Cat bonds key to closing protection gap
Sponsoring transparent and understandable cat bonds—including bonds that use parametric triggers—could become one of the most effective risk transfer instruments for emerging economies to resolve the developing issue of the protection gap at the macro level, Kirill Savrassov, CEO of Phoenix CRetro, a niche Bermudian ILS specialist, told Baden-Baden Today.
Savrassov believes this has become especially important for large countries with various types of event exposures, and those which are historically and geographically positioned in ‘peak zones’, and could face a sudden, devastating hit that could adversely affect overall economy development.

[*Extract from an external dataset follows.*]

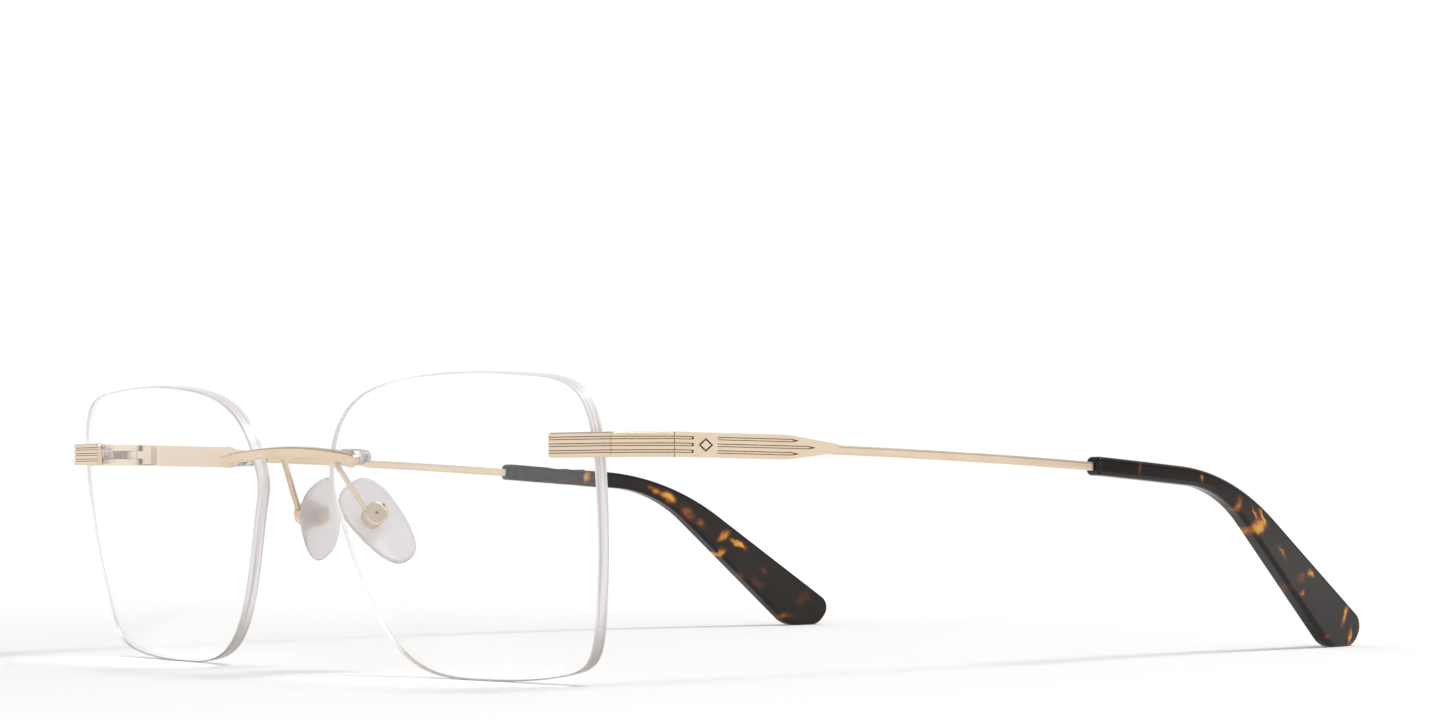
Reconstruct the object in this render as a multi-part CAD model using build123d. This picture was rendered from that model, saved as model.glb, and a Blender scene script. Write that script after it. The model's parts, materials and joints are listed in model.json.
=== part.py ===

“We have to admit that the speed of local market development remains extremely slow in terms of penetration. For example, 25 years of insurance market free development brought an average of only 2.5 percent penetration across the entire Central and Eastern European (CEE) region, with much lower figures for former Soviet states,” he said.
However, he suggested the use of ILS mechanisms could not only provide reliable protection for governments to access much faster disaster recovery financial protection, but also help to resolve the issue of low penetration and overall underinsurance.
This year there have been a number of examples of how parametric mechanisms can work, and in particular they have proved how quick settlements can be, Savrassov explained.
He cited the Caribbean Catastrophe Risk Insurance Facility paying out for Irma and Maria as well as Mexico’s Fund for Natural Disasters (Fonden) and its response to the magnitude 8.1 Chiapas earthquake.
“Needless to say, fast access to relief finance with transparent, fair and well-defined trigger mechanisms brings unique advantages to local governments, allowing rapid and effective response to disaster consequences,” said Savrassov.
In terms of some of the losses seen in the third quarter, he suggested these will be learning events in the same way other notable storms have been in the past.
“Even though estimates indicate that ILS investors will absorb a digestible amount of losses—albeit smaller than general reinsurers—the whole ILS framework has been properly stress-tested,” he said.
From an investor’s perspective, Savrassov expects an inflow of new alternative capital that would want to capitalise on post-event rate increases.
“For prices, there is a naturally expected healthy hike, which is determined by overall expectations of the reinsurance market as well as essential demand from ILS players to get a fair payback for their commitments to losses,” he continued.
“In our opinion, the ILS sector demonstrates real maturity and could be considered as one of the key trends for capital and reinsurance markets convergence and one of the future faces for catastrophic risk protection.”